Michelle Sue Tharp, the Pennsylvania woman on death row for the murder by starvation of her 7-year-old daughter, Tausha, is fighting to hold custody of two other daughters. It is beyond belief that this case could even come before the court. Tharp told the judge, "The only thing I can't do is be with them at this time." She's wrong. There are many things she can't do and must not be allowed to do. Further interference in the lives of two young girls who have been psychologically traumatized by knowing who and what their mother is would be cruel and unusual punishment indeed -- for the children.
Imagine what it must have been like for Tharp's other children -- all under 10 -- to be given food while their sister foraged for food in garbage cans and drank water from a toilet.
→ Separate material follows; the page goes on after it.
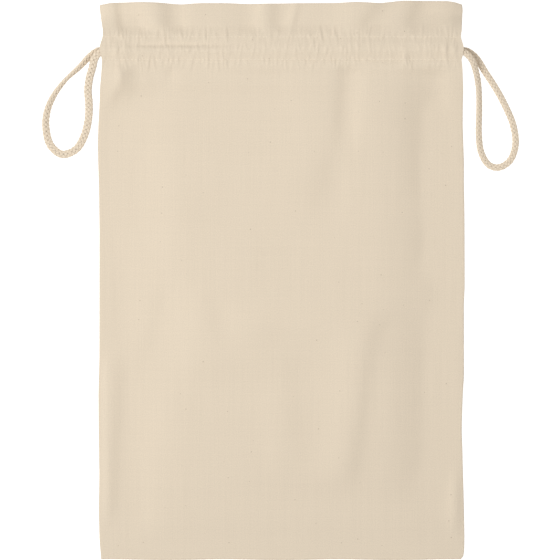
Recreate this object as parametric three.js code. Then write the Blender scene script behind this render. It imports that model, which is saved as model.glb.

Imagine a child starved by her mother so that at the age of seven she stands but 2 1/2 feet tall and weighs 111/4 pounds, -- barely more than a baby.
Imagine that mother wrapping the tiny corpse in garbage bags and dumping it on a West Virginia back road.
Now imagine that same "mother" -- a term usable only in the narrowest of definitions -- asking to be awarded custody of two of her other children. This is a woman who can make the best possible decisions for her children's future? This is a woman who so evinces the milk of human kindness that reasonable people would immediately agree that she be voted mother of the year?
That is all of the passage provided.